▸ What is required
Word for word, restate the lines from the start of the data below through the line containing "return all(before @".
[BEGIN Collected material]
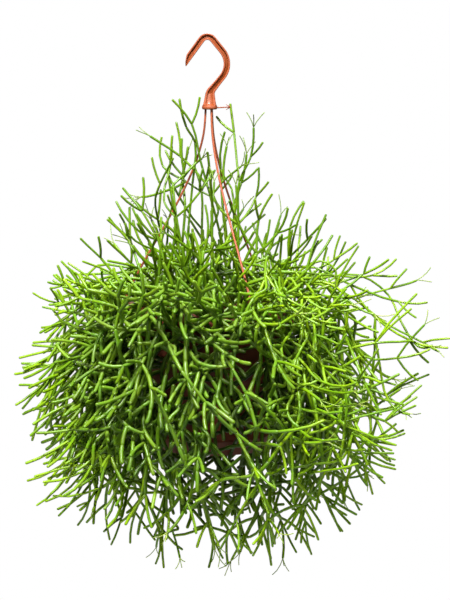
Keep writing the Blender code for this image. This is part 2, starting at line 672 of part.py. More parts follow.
def axis_path(start, goal, rng, loose):
    """A main stem's route: straight up to high goals, and over the rim and down to low ones."""
    flat = goal[:2] - (POT_AXIS_X, 0.0)
    out = np.array((*unit(flat), 0.0))
    wander = np.array([rng.uniform(-1, 1) for _ in range(3)]) * loose
    lift = (goal[2] - POT_RIM_Z) / np.linalg.norm(goal - start)
    if lift > AXIS_UPRIGHT:
        start_way = unit(out * AXIS_LEAN + np.array((0.0, 0.0, 1.0)) + wander * 8)
        end_way = unit(goal - start + wander)
        return hermite(start, start_way, goal + wander, end_way, 24)
    rise = rng.uniform(*AXIS_RISE) * (1.0 + lift * 0.4)
    over = np.array((POT_AXIS_X, 0.0, POT_RIM_Z + rise)) + out * (POT_RIM_RADIUS + rng.uniform(*AXIS_OVER))
    over = over + wander * np.array((1.0, 1.0, 0.3))
    start_way = unit(out * 0.5 + np.array((0.0, 0.0, 1.0)))
    fall = min(1.0, max(0.0, -lift))
    over_way = unit(out + np.array((0.0, 0.0, 0.25 - 1.0 * fall)) + wander * 4)
    end_way = unit(out * (1.15 - fall) + np.array((0.0, 0.0, 0.1 - 0.9 * fall)))
    return hermite(start, start_way, over, over_way, 16)[:-1] + hermite(over, over_way, goal, end_way, 24)


def bends_gently(way, start, joints):
    """Whether a chain that goes on from a direction turns little enough at each joint."""
    ways = [way] + [unit(after - before) for before, after in zip([start] + joints, joints)]
    return all(before @ after > MOST_BEND for before, after in zip(ways, ways[1:]))


def plant_axes(bush, rng):
    """Root and main stem of every spray."""
    goals = axis_goals()
    roots = root_places(goals)
    for place in roots:
        bush.block(place - (0.0, 0.0, ROOT_DEPTH), place + (0.0, 0.0, ROOT_HEAD / 2))
    for number, (goal, place) in enumerate(zip(goals, roots)):
        foot = place - (0.0, 0.0, ROOT_DEPTH)
        head = place + (0.0, 0.0, ROOT_HEAD)
        root = Stem(foot, head, AXIS_RADIUS)
        root.spray = number
        for attempt in range(AXIS_ATTEMPTS):
            loose = AXIS_LOOSE[0] + AXIS_LOOSE[1] * attempt
            joints = joints_along(axis_path(head, goal, rng, loose), STEM_LENGTH)
            runs = list(zip([head] + joints, joints))
            clear = all(bush.is_clear(start, end, KEEP_OFF) for start, end in runs)
            if clear and bends_gently(root.way, head, joints):
                break
        else:
            raise ValueError("no clear way for spray %d" % number)
        bush.add(root)
        parent = root
        for start, end in runs:
            parent = Stem(start, end, AXIS_RADIUS, parent)
            bush.add(parent)
        bush.sprays.append(root)


def fork_ways(way, count, rng):
    """Directions of a fork's stems, spread evenly round the stem that they continue."""
    side, up = cross_ways(way)
    turn = rng.uniform(0, 2 * math.pi)
    ways = []
    for index in range(count):
        angle = turn + 2 * math.pi * index / count + rng.uniform(-FORK_SCATTER, FORK_SCATTER)
        around = side * math.cos(angle) + up * math.sin(angle)
        open_angle = math.radians(rng.uniform(*(FORK_OPEN if count == 2 else WHORL_OPEN)))
        ways.append(way * math.cos(open_angle) + around * math.sin(open_angle))
    return ways


def cross_ways(way):
    """Two directions at right angles to a direction and to each other."""
    side = unit(np.cross(way, (0.3, 0.5, 0.81) if abs(way[2]) < 0.9 else (1.0, 0.2, 0.1)))
    return side, np.cross(way, side)


def fork_layout(spreads):
    """How far to turn a three-sided ring, and which side each forking stem leaves by, so that they part well.

    Each spread is a stem's direction as seen along the ring's axis. The score is how far the worst pair parts.
    """
    best = (-9.0, 0.0, ())
    for step in range(-6, 6):
        turn = math.radians(10.0 * step)
        middles = [turn + math.radians(60.0 + 120.0 * side) for side in range(3)]
        sides = [(math.cos(angle), math.sin(angle)) for angle in middles]
        for order in itertools.permutations(range(3), len(spreads)):
            score = 9.0
            for (one, a), (two, b) in itertools.combinations(zip(spreads, order), 2):
                parting = (one[0] - two[0]) * (sides[a][0] - sides[b][0])
                parting += (one[1] - two[1]) * (sides[a][1] - sides[b][1])
                score = min(score, parting)
            if score > best[0]:
                best = (score, turn, order)
    return best


def may_fork(stem, way, most):
    """Whether a stem's end has room for one more length in this direction."""
    if len(stem.children) >= most or stem.way @ way < MOST_TURN:
        return False
    if any(child.way @ way > LEAST_FORK or child.way @ stem.way < MOST_TURN for child in stem.children):
        return False
    if not stem.children or most > 3:
        return True
    side, up = cross_ways(stem.way)
    ways = [child.way for child in stem.children] + [way]
    return fork_layout([(each @ side, each @ up) for each in ways])[0] > FORK_SPREAD


def grow_to(bush, goal, rng, keep_off, most):
    """Grow a chain of stems from the best joint near the goal, and return its last stem."""
    ends = np.array([stem.end for stem in bush.stems])
    gaps = np.linalg.norm(ends - goal, axis=1)
    near = [stem for stem, gap in zip(bush.stems, gaps) if REACH[0] < gap < REACH[1]]
    ranked = []
    for stem in near:
        step = goal - stem.end
        span = np.linalg.norm(step)
        turn = math.acos(max(-1.0, min(1.0, float(stem.way @ step) / span)))
        if may_fork(stem, step / span, most):
            ranked.append((span * (1.0 + TURN_COST * turn), stem.index))
    ranked.sort()
    for _, index in ranked[:NEAREST_JOINTS]:
        stem = bush.stems[index]
        for attempt in range(JOINT_ATTEMPTS):
            span = np.linalg.norm(goal - stem.end)
            leave = unit(unit(goal - stem.end) + stem.way * rng.uniform(*LEAVE_STRAIGHT))
            wander = np.array([rng.uniform(-1, 1) for _ in range(3)]) * CHAIN_WANDER * span
            arrive = unit(unit(goal - stem.end - wander) + ARRIVE_OUTWARD * outward(goal))
            joints = joints_along(hermite(stem.end, leave, goal, arrive, 14), STEM_LENGTH)
            first = unit(joints[0] - stem.end)
            if not may_fork(stem, first, most) or not bends_gently(first, stem.end, joints):
                continue
            runs = list(zip([stem.end] + joints, joints))
            siblings = stem.children + [stem]
            if all(bush.is_clear(a, b, keep_off, siblings if a is stem.end else ()) for a, b in runs):
                for start, end in runs:
                    stem = Stem(start, end, SIDE_RADIUS, stem)
                    bush.add(stem)
                return stem
    return None


def add_tips(bush, stem, ways, lengths, keep_off, most):
    """Fork a stem's end into tips, cut short or left out where there is no room."""
    for way, length in zip(ways, lengths):
        if not may_fork(stem, way, most):
            continue
        for share in TIP_SHARES:
            end = stem.end + way * length * share
            if bush.is_clear(stem.end, end, keep_off, stem.children + [stem]):
                bush.add(Stem(stem.end, end, TIP_RADIUS, stem))
                break


def grow_whorl(bush, goal, count, rng, keep_off=KEEP_OFF, most=3):
    """One whorl of tips at the end of its own chain of stems."""
    stem = grow_to(bush, goal, rng, keep_off, most)
    if stem is None:
        return
    ways = fork_ways(unit(stem.way + OUTWARD * outward(stem.end)), count, rng)
    lengths = [rng.uniform(*TIP_LENGTHS) for _ in ways]
    add_tips(bush, stem, ways, lengths, keep_off, most)


def grow_outline_tip(bush, tip, rng):
    """A fork whose first tip ends where the outline of the bush needs it."""
    goal = np.array(tip) * MM
    out = unit(outward(goal) + np.array([rng.uniform(-1, 1) for _ in range(3)]) * OUTLINE_SCATTER)
    joint = goal - out * OUTLINE_LENGTH
    stem = grow_to(bush, joint, rng, KEEP_OFF, 3)
    if stem is None:
        return
    first = unit(goal - stem.end)
    if np.linalg.norm(goal - stem.end) > OUTLINE_LEAST:
        add_tips(bush, stem, [first], [np.linalg.norm(goal - stem.end)], KEEP_OFF, 3)
    around = unit(np.cross(first, stem.way + np.array((0.1, 0.3, 0.2))))
    opening = math.radians(OUTLINE_FORK if rng.random() < 0.5 else -OUTLINE_FORK)
    other = unit(first * math.cos(opening) + around * math.sin(opening))
    add_tips(bush, stem, [other], [rng.uniform(*OUTLINE_OTHER)], KEEP_OFF, 3)


def grow_bush():
    """The whole plant: main stems, the outline's tips, then whorls in even shells from the outside in."""
    rng = random.Random(SEED)
    bush = Bush()
    plant_axes(bush, rng)
    for tip in OUTLINE_TIPS:
        grow_outline_tip(bush, tip, rng)
    for stem in [stem for stem in bush.stems if stem.radius == AXIS_RADIUS and not stem.children]:
        ways = fork_ways(stem.way, 2, rng)
        add_tips(bush, stem, ways, [rng.uniform(*TIP_LENGTHS) for _ in ways], KEEP_OFF, 3)
    centre = np.array(BUSH_CENTRE)
    for shell, (share, count) in enumerate(SHELLS):
        for index, way in enumerate(even_ways(count, SHELL_TURN * shell)):
            goal = centre + way * bush_reach(way) * share * rng.uniform(0.95, 1.05)
            goal = goal + np.array([rng.uniform(-1, 1) for _ in range(3)]) * SHELL_SCATTER
            grow_whorl(bush, goal, WHORL_TIPS[index % len(WHORL_TIPS)], rng)
    for index in range(PLUME_WHORLS):
        share = (index + 0.5) / PLUME_WHORLS
        ranges = (PLUME_X, PLUME_HEIGHTS, PLUME_RADII)
        middle, height, across = (low + (high - low) * share for low, high in ranges)
        angle = GOLDEN * index
        goal = np.array((middle + across * math.cos(angle), 0.7 * across * math.sin(angle), height))
        grow_whorl(bush, goal, WHORL_TIPS[index % len(WHORL_TIPS)], rng)
    low, high = SKIRT_HEIGHTS
    for index in range(SKIRT_WHORLS):
        angle = GOLDEN * index
        height = low + (high - low) * (index + 0.5) / SKIRT_WHORLS
        across = max(POT_RIM_RADIUS * 0.9, pot_radius(height)) + SKIRT_OFF * rng.uniform(0.7, 1.3)
        goal = np.array((POT_AXIS_X + across * math.cos(angle), across * math.sin(angle), height))
        grow_whorl(bush, goal, WHORL_TIPS[index % len(WHORL_TIPS)], rng)
    return bush


def draw_stem(bm, stem, root_verts):
    """Draw one stem out of an open triangle, and the stems that fork from its end."""
    along = Vector(stem.way)
    if len(stem.children) == 1:
        along = (along + Vector(stem.children[0].way)).normalized()
    side = root_verts[0].co - sum((vert.co for vert in root_verts), Vector()) / 3
    side = (side - along * side.dot(along)).normalized()
    up = along.cross(side)
    turn = 0.0
    order = ()
    if len(stem.children) > 1:
        ways = [Vector(child.way) for child in stem.children]
        turn, order = fork_layout([(way.dot(side), way.dot(up)) for way in ways])[1:]
    size = stem.radius * THREE_SIDES
    ring = []
    for corner in range(3):
        angle = turn + 2 * math.pi * corner / 3
        ring.append(bm.verts.new(Vector(stem.end) + (side * math.cos(angle) + up * math.sin(angle)) * size))
    middle = sum((vert.co for vert in (*root_verts, *ring)), Vector()) / 6
    for corner in range(3):
        after = (corner + 1) % 3
        near, far = (root_verts[corner], root_verts[after]), (ring[after], ring[corner])
        outer = [((near[i].co + far[i].co) / 2 - middle).length for i in range(2)]
        if outer[0] > outer[1]:
            bm.faces.new((near[0], near[1], far[0]))
            bm.faces.new((near[0], far[0], far[1]))
        else:
            bm.faces.new((near[0], near[1], far[1]))
            bm.faces.new((near[1], far[0], far[1]))
    if not stem.children:
        bm.faces.new(ring)
    elif len(stem.children) == 1:
        draw_stem(bm, stem.children[0], ring)
    else:
        crown = bm.verts.new(Vector(stem.end) + along * size * CROWN_HEIGHT)
        for corner in range(3):
            face = (ring[corner], ring[(corner + 1) % 3], crown)
            if corner in order:
                draw_stem(bm, stem.children[order.index(corner)], face)
            else:
                bm.faces.new(face)


def make_spray(number, root, material):
    """One spray: its root in the soil, its main stem and all that forks from it, as one closed body."""
    bm = bmesh.new()
    foot = []
    for corner in range(3):
        angle = 2 * math.pi * corner / 3
        size = root.radius * THREE_SIDES
        place = Vector(root.start) + Vector((math.cos(angle), math.sin(angle), 0.0)) * size
        foot.append(bm.verts.new(place))
    bm.faces.new(list(reversed(foot)))
    draw_stem(bm, root, foot)
    new_object("stem_spray_%02d" % number, bm, material)


def main():
    """Build the model in an empty scene."""
    for piece in list(bpy.data.objects):
        bpy.data.objects.remove(piece)
    hanger = plastic("hanger_plastic", (0.46, 0.10, 0.035), 0.42)
    clay = plastic("pot_plastic", (0.19, 0.075, 0.045), 0.5)
    earth = plastic("soil_matter", (0.035, 0.022, 0.014), 0.95)
    green = plastic("stem_skin", (0.13, 0.26, 0.035), 0.45)
    make_hook(hanger)
    for name, azimuth in ROD_AZIMUTHS.items():
        make_rod(name, azimuth, hanger)
    make_pot(clay)
    bush = grow_bush()
    roots = [Vector(root.start) - Vector((0.0, 0.0, GAP)) for root in bush.sprays]
    make_soil(roots, earth)
    for number, root in enumerate(bush.sprays, 1):
        make_spray(number, root, green)


main()
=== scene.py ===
"""Looks of a hanging pot of Rhipsalis heteroclada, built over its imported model.

The plant grows here by the same rules and the same seed as in the part's source, so each spray keeps its
form. More stems are then grown between the first ones, and all of them are drawn as smooth tubes. Sizes are
in metres, apart from the rows of points that are noted as millimetres. The front is -Y and up is +Z.
"""

import collections
import itertools
import json
import math
import random

import bmesh
import bpy
import numpy as np
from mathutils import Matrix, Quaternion, Vector

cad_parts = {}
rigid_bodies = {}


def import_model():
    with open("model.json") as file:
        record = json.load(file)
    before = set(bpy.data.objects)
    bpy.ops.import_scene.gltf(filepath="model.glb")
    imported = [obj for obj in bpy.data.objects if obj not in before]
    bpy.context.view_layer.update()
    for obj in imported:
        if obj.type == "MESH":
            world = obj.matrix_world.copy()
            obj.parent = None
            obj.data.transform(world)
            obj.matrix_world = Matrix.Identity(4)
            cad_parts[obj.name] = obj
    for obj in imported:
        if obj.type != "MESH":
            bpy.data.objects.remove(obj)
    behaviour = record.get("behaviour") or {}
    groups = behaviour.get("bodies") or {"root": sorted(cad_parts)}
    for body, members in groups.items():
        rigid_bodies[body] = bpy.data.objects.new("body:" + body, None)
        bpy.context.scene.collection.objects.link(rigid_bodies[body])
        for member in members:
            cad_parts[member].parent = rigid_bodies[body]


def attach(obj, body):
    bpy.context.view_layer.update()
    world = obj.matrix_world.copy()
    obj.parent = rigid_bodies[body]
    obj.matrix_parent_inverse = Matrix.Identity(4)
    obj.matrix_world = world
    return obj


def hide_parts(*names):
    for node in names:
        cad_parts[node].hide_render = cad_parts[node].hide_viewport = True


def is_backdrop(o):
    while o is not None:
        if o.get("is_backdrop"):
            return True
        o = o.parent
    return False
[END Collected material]
▸ Written answer
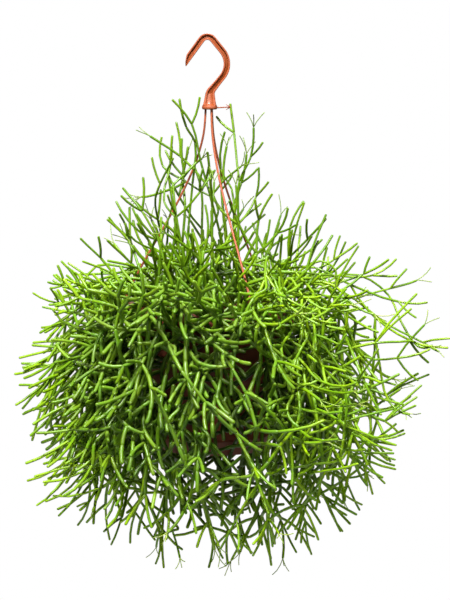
Keep writing the Blender code for this image. This is part 2, starting at line 672 of part.py. More parts follow.
def axis_path(start, goal, rng, loose):
    """A main stem's route: straight up to high goals, and over the rim and down to low ones."""
    flat = goal[:2] - (POT_AXIS_X, 0.0)
    out = np.array((*unit(flat), 0.0))
    wander = np.array([rng.uniform(-1, 1) for _ in range(3)]) * loose
    lift = (goal[2] - POT_RIM_Z) / np.linalg.norm(goal - start)
    if lift > AXIS_UPRIGHT:
        start_way = unit(out * AXIS_LEAN + np.array((0.0, 0.0, 1.0)) + wander * 8)
        end_way = unit(goal - start + wander)
        return hermite(start, start_way, goal + wander, end_way, 24)
    rise = rng.uniform(*AXIS_RISE) * (1.0 + lift * 0.4)
    over = np.array((POT_AXIS_X, 0.0, POT_RIM_Z + rise)) + out * (POT_RIM_RADIUS + rng.uniform(*AXIS_OVER))
    over = over + wander * np.array((1.0, 1.0, 0.3))
    start_way = unit(out * 0.5 + np.array((0.0, 0.0, 1.0)))
    fall = min(1.0, max(0.0, -lift))
    over_way = unit(out + np.array((0.0, 0.0, 0.25 - 1.0 * fall)) + wander * 4)
    end_way = unit(out * (1.15 - fall) + np.array((0.0, 0.0, 0.1 - 0.9 * fall)))
    return hermite(start, start_way, over, over_way, 16)[:-1] + hermite(over, over_way, goal, end_way, 24)


def bends_gently(way, start, joints):
    """Whether a chain that goes on from a direction turns little enough at each joint."""
    ways = [way] + [unit(after - before) for before, after in zip([start] + joints, joints)]
    return all(before @ after > MOST_BEND for before, after in zip(ways, ways[1:]))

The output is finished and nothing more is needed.